Middle Class folks (because they tend to have resources) often have savings that can get them through several months worth of tough times. But the poor and under-employed live on the edge of a cliff year round... they are one shock...one event away from homelessness...losing their transportation, and being unable to take care of themselves. They are generally a lot more exposed to economic downturns.
But no task force for them. I consider myself one of those folks... Hell... I don't make anything close to $50,000 a year...not even $40,000. That's why i'm single, miserable...and pissed off every day of the week...one snap away from losing my mind and doing something crazy.

Although on paper... I should be in the $50,000 category. But i'm one of millions of under-employed people in this Country (a group of folks that gets no media coverage). I've been in a recession for years. But no bailout for me.

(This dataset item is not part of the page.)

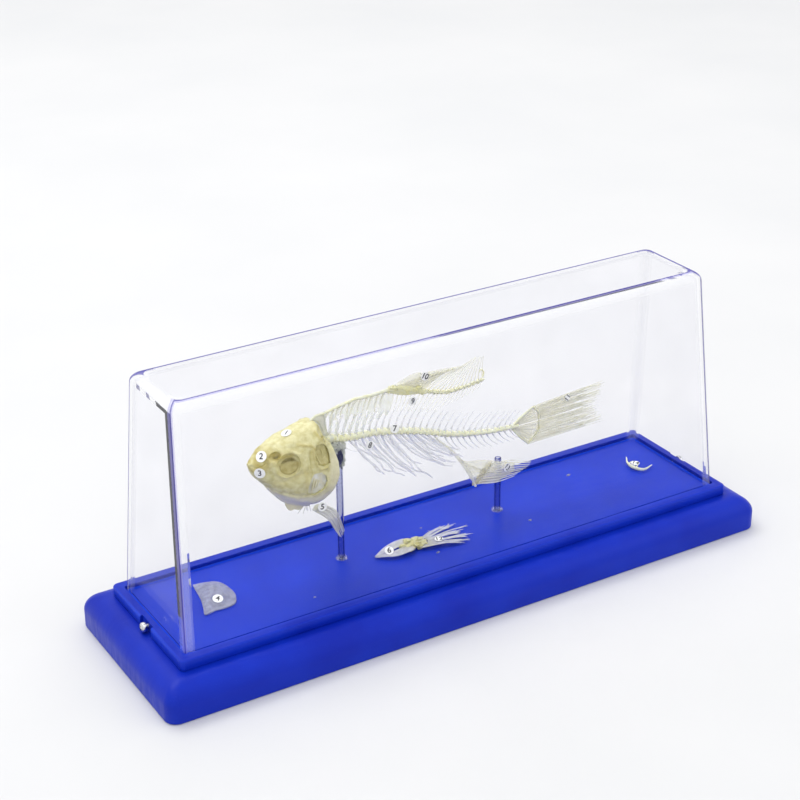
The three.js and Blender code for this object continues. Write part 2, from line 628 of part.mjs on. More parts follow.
// The left gill cover: a thin shallow dome with a ragged four-sided outline.
function looseGillCover() {
  const outline = [
    [-109.6, 17.2], [-103.4, 16.2], [-99.3, 13.8], [-97.6, 8.9], [-97.3, 2.5], [-98.5, -1.8], [-100.8, -5.3],
    [-105.4, -6.3], [-110.3, -6], [-115.2, -6.6], [-113.6, -1.5], [-111.6, 5.3],
  ];
  const { radius, thick, rise, spread, x, y } = GILL_COVER;
  const arc = (lift, turns) => turns.map((t) => (
    new THREE.Vector2(radius * Math.sin(t * spread), radius * (Math.cos(t * spread) - 1) + lift)));
  const turns = [0, 1 / 3, 2 / 3, 1];
  const dome = new THREE.LatheGeometry([...arc(rise, turns), ...arc(rise - thick, reversed(turns))], 12);
  dome.rotateX(Math.PI / 2);
  dome.translate(x, y, FLOOR + GAP + thick);
  const shape = new THREE.Shape(outline.map((point) => new THREE.Vector2(...point)));
  const block = new THREE.ExtrudeGeometry(shape, { depth: 8, bevelEnabled: false });
  block.translate(0, 0, FLOOR + GAP);
  return solid(dome).intersect(solid(block));
}

function pelvicBones() {
  const low = FLOOR + GAP;
  const wing = (side) => {
    const line = [[-32.4, -4.4, 0.2, 0.8], [-24, -4.8, 2.8, 1.6], [-15.5, -4.4, 3.2, 2.2]].map(
      ([x, y, out, up]) => v3(x, y + side * out, low + up));
    return bar(line, (t) => mix(1, 5.2, Math.sin(t * 2.2)), taper(0.9, 1.4), { steps: 3 });
  };
  return joined([wing(-1), wing(1), ball(v3(-15.8, -4.4, low + 2.2), [2.6, 4.6, 2.1], 8)]);
}

// The rays spread between two lines on the floor, each from a root to a tip.
function pelvicFin({ root, tip }) {
  const low = FLOOR + GAP;
  const knob = v3((root[0][0] + root[1][0]) / 2, (root[0][1] + root[1][1]) / 2, low + 1.5);
  const parts = [ball(knob, [2, 2.6, 1.4], 7)];
  for (let i = 0; i < PELVIC.rays; i += 1) {
    const u = i / (PELVIC.rays - 1);
    const from = v3(mix(root[0][0], root[1][0], u), mix(root[0][1], root[1][1], u), low + 1.4);
    const to = v3(mix(tip[0][0], tip[1][0], u * u), mix(tip[0][1], tip[1][1], u), low + 0.7);
    const bend = from.clone().lerp(to, 0.5).add(v3(0, 0, 0.8));
    parts.push(bar([from, bend, to], taper(1.8, 1), taper(0.8, 0.6), { sides: 3 }));
  }
  return joined(parts);
}

// A throat bone: a small sickle with a short prong and three teeth.
function throatBone() {
  const z = FLOOR + GAP + 0.9;
  const line = [[117.3, 12.6, 0], [114.2, 7.6, 0], [113.4, 2, 0.3], [116.6, -1.8, 0], [122.6, -0.2, 0]].map(
    ([x, y, up]) => v3(x, y, z + up));
  const swell = (least, more) => (t) => least + more * Math.sin(t * Math.PI);
  const sickle = bar(line, swell(0.8, 1.8), swell(0.7, 0.9), { steps: 6, side: v3(0, 0, 1) });
  const teeth = [0, 1, 2].map((i) => bar([v3(113.6, 5.6 - i * 1.9, z), v3(116.4, 6 - i * 1.6, z + 0.8)],
    taper(1.1, 0.6), taper(1.1, 0.6), { steps: 1, side: v3(0, 0, 1) }));
  return joined([sickle, ...teeth]);
}

// ---- model --------------------------------------------------------------------------------

const model = new THREE.Group();

function place(name, body, colour, { roughness = 0.6, metalness = 0 } = {}) {
  const material = new THREE.MeshStandardMaterial({ color: colour, roughness, metalness });
  const mesh = new THREE.Mesh(geometryOf(body), material);
  mesh.name = name;
  model.add(mesh);
}

place('base', tray(), COLOURS.tray, { roughness: 0.35 });
place('cover', cover(), COLOURS.cover, { roughness: 0.05 });
place('screw_left', screw(-1), COLOURS.chrome, { roughness: 0.15, metalness: 1 });
place('screw_right', screw(1), COLOURS.chrome, { roughness: 0.15, metalness: 1 });
place('rod_front', rod(ROD.frontX, spineLine(ROD.frontX) - SPINE.rim - GAP), COLOURS.rod, { roughness: 0.2 });
place('rod_rear', rod(ROD.rearX, ROD.rearTop), COLOURS.rod, { roughness: 0.2 });
for (const [name, body] of Object.entries(headBones())) place(name, body, COLOURS.skull);
place('pectoral_fin_left', pectoralFin(-1, PECTORAL.left), COLOURS.fin);
place('pectoral_fin_right', pectoralFin(1, PECTORAL.right), COLOURS.fin);
place('spine_trunk', trunkSpine(), COLOURS.spine);
place('ribs_left', ribCage(-1), COLOURS.rib);
place('ribs_right', ribCage(1), COLOURS.rib);
place('spine_tail', tailSpine(), COLOURS.spine);
place('nape', nape(), COLOURS.fin);
place('dorsal_fin', dorsalFin(), COLOURS.fin);
place('anal_fin', analFin(), COLOURS.fin);
place('tail_fin_upper', tailLobe(1), COLOURS.fin);
place('tail_fin_lower', tailLobe(-1), COLOURS.fin);
place('opercle_left', looseGillCover(), COLOURS.loose);
place('pelvic_bones', pelvicBones(), COLOURS.loose);
place('pelvic_fin_left', pelvicFin(PELVIC.left), COLOURS.loose);
place('pelvic_fin_right', pelvicFin(PELVIC.right), COLOURS.loose);
place('pharyngeal_bone', throatBone(), COLOURS.loose);

export default model;
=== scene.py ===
import math
import random

import bmesh
import bpy
from mathutils import Matrix, Vector, noise


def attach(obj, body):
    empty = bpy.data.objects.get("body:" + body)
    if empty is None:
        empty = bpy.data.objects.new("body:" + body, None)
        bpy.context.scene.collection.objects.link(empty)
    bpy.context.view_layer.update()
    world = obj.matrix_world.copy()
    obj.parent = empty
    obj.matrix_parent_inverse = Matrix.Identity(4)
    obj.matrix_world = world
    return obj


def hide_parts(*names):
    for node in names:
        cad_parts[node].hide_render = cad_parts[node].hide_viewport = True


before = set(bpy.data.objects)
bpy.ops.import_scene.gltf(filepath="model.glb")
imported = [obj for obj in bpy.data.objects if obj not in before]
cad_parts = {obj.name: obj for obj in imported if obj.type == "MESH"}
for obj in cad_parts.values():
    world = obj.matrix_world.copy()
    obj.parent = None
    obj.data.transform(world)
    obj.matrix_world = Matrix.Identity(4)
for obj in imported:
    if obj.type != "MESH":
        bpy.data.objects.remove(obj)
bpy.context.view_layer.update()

MM = 0.001
GAP = 0.3
TURN = 2 * math.pi

# ---- driving sizes, in millimetres ----------------------------------------------------------

BASE = {"length": 300, "depth": 91, "corner": 5.5, "side": 7.5, "shoulder": 16, "inset": 9.3, "heel": 0.8}
RIM = {"length": 278, "depth": 70, "top": 21, "round": 0.9, "corner": 2.2, "inner": 1.4}
FLOOR = 19.5
GROOVE = {"bottom": 19.2, "room": 0.35}
TAB = {"width": 13, "recess": 1.3, "below": 4.8}
COVER = {"length": 270, "depth": 60, "top_length": 260, "top_depth": 40, "top": 124, "wall": 2.2, "round": 4,
         "corner": 3}
SCREW = {"head": 4.4, "thick": 2.4, "shank": 2, "stand_off": 1.3, "z": 18.6, "bore": 2.6,
         "slot": (0.28, 1.3)}
ROD = {"radius": 1.5, "bore": 0.95, "foot": 2.6, "foot_height": 1.1, "front": -44.6, "rear": 36.8,
       "rear_top": 46.5}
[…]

I'll wait for a task force for me.... but considering the direction of this Administration so far... I don't think I should hold my breath.

redante said...

Hi AI

I'm with you on this. All this focus on the "middle class" when working class, working poor, and poor folks are really hurting.

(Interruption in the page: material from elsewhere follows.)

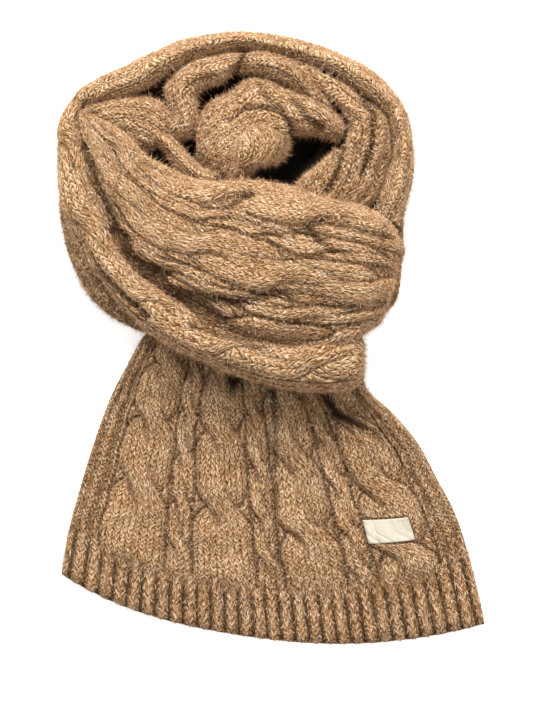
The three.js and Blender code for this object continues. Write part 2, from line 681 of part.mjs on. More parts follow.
function pitSolid(outline) {
  const shape = new THREE.Shape(outline.map(([x, y]) => new THREE.Vector2(x, y)));
  const block = new THREE.ExtrudeGeometry(shape, { depth: 60, bevelEnabled: false });
  block.translate(0, 0, PIT_FLOOR);
  block.deleteAttribute("normal");
  block.deleteAttribute("uv");
  const merged = mergeVertices(block, 1e-4);
  return closedSolid([...merged.attributes.position.array], [...merged.index.array]);
}

// The largest body of what a cut leaves, without its smallest faces.
function mainBody(solid) {
  const bodies = solid.simplify(SMOOTHED).decompose();
  return bodies.sort((a, b) => b.volume() - a.volume())[0];
}

function meshOf(solid, name, finish) {
  const { vertProperties, triVerts } = solid.getMesh();
  const geometry = new THREE.BufferGeometry()
    .setAttribute("position", new THREE.BufferAttribute(vertProperties, 3))
    .setIndex(new THREE.BufferAttribute(triVerts, 1));
  geometry.computeVertexNormals();
  const mesh = new THREE.Mesh(geometry, new THREE.MeshStandardMaterial(finish));
  mesh.name = name;
  return mesh;
}

const scarf = new THREE.Group();

// Each stretch gives way to those that lie on it.
const clearances = STRETCHES.map(clearance);
const union = (solids) => solids.reduce((sum, solid) => sum.add(solid));
STRETCHES.forEach((stretch, i) => {
  let solid = stretchSolid(stretch);
  if (i) solid = solid.subtract(union(clearances.slice(0, i)));
  scarf.add(meshOf(mainBody(solid), stretch.name, YARN));
});

const tailWhole = tailSolid(0, HEM_FROM - (2 * SEAM) / TAIL_LENGTH, TAIL.along, "knit", 0);
const tail = tailWhole.subtract(union([...clearances, labelSolid(SEAM, 8)]));
scarf.add(meshOf(mainBody(tail), "tail_panel", YARN));
scarf.add(meshOf(tailSolid(HEM_FROM, 1, 3, "hem", 0), "hem_rib", YARN));
scarf.add(meshOf(labelSolid(0, 0), "label", CREAM));

// The hidden layers fill the walls on them, but for the pits and for what else lies there.
const tailClearance = tailSolid(0, 0.5, 14, "even", 2 * SEAM);
let layers = layersSolid();
STRETCHES.forEach((stretch, i) => {
  if (stretch.filled === undefined) return;
  const others = clearances.filter((_, k) => k !== i);
  layers = layers.add(filling(stretch).subtract(union([...others, tailClearance])));
});
layers = layers.subtract(union([tailClearance, ...PITS.map(pitSolid)]));
scarf.add(meshOf(mainBody(layers), "wound_layers", YARN));

export default scarf;
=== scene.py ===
# %% [markdown]
# # A cable knit scarf, wound into a loop and laid flat
#
# The real scarf is one long knitted panel with cables down its length, ribs at its sides and a
# deep rib at each end. It is wound into a loop, laid on a table and seen from straight above.
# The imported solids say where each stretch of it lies. This lesson works the same stretches out
# again on fine grids, knits them stitch by stitch, and covers them with loose brushed fibres.

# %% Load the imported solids
import bpy
import numpy as np
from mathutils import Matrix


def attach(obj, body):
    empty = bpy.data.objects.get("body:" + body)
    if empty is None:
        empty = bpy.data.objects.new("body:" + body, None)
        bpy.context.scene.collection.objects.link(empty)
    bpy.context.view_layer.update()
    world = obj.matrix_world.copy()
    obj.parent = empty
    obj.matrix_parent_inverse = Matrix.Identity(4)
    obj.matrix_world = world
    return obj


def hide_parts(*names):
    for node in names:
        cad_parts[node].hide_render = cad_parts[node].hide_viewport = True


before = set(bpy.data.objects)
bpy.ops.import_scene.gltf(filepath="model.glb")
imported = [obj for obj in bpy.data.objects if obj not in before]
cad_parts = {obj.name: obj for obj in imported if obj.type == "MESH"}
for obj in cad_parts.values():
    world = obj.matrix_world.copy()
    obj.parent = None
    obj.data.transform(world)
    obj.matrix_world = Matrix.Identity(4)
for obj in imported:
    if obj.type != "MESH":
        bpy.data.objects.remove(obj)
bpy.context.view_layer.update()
scene = bpy.context.scene

# %% [markdown]
# ## The sizes that drive the knit
#
# Lengths are in millimetres while a shape is worked out, and become metres when a mesh is made.
# One knit stitch is 4.65 mm wide and 3.3 mm high, so a rib of one knit and one purl stitch is
# 9.3 mm. The slope of a leg is counted in rows climbed for each column crossed.

# %% Sizes
MM = 0.001
STITCH_WIDE = 4.65
STITCH_HIGH = 3.3
STITCH_RISE = 0.45
LEG_SLOPE = 1.8
GRID = 0.92
CLOTH = 5.5
ROLLED = 3
RIB_PITCH = 2 * STITCH_WIDE
RIB_RISE = 1.6
HEM_RISE = 2.4
EDGE_RIBS = 19.5
GUTTER = 1
PULL = 0.7
LUMP = 0.5
FADE_IN = 8
END_FADE = (-3, 14)
WANDER_ASIDE = 1.3
WANDER_ALONG = 1.6

# %% [markdown]
# ## Smooth curves through short tables
#
# A stretch of cloth is described by a few sections, one in each row of a table. A cubic that passes
# through every row and leaves it in the direction of its neighbours turns the rows into a smooth
# surface. It could also be a lofted curve object, but a formula gives every point of the grid at
# once.


# %% Curves and sections
def table_curves(names, rows, u):
    """Each column as a cubic through its rows: at share u of the way from the first to the last."""
    table = np.array(rows, float)
    last = len(rows) - 1
    place = np.clip(u, 0, 1) * last
    i = np.minimum(np.floor(place).astype(int), last - 1)
    f = (place - i)[..., None]
    before, a, b, after = (table[np.clip(i + k, 0, last)] for k in (-1, 0, 1, 2))
    bend = (2 * before - 5 * a + 4 * b - after) * f**2 + (3 * a - before - 3 * b + after) * f**3
    values = 0.5 * (2 * a + (b - before) * f + bend)
    return {name: values[..., c] for c, name in enumerate(names)}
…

My attention was grabbed by the administration's explicit embrace of class-based language and symbolism as a concept to craft policy around. It's something that is eerily new to me in the last ten to fifteen years considering how Democrats have embraced free-market, economic conservative types of policies and have shied away from Populism.

I would much rather prefer a focus on working class and working poor people -- but I think (perhaps more hopefully than for any other reason) that this new focus on a Populist-sounding, class-based task force can potentially lead somewhere that can benefit working class people, the working poor, etc. Until we actually hear their recommendations I really have no solid basis to judge the effort as a bust or as something good.

But it was policies designed to uplift working people to middle-class status like the GI Bill after World War II that led to the greatest gains for working folks. I am hoping that this task force was designed with that end and effect in mind.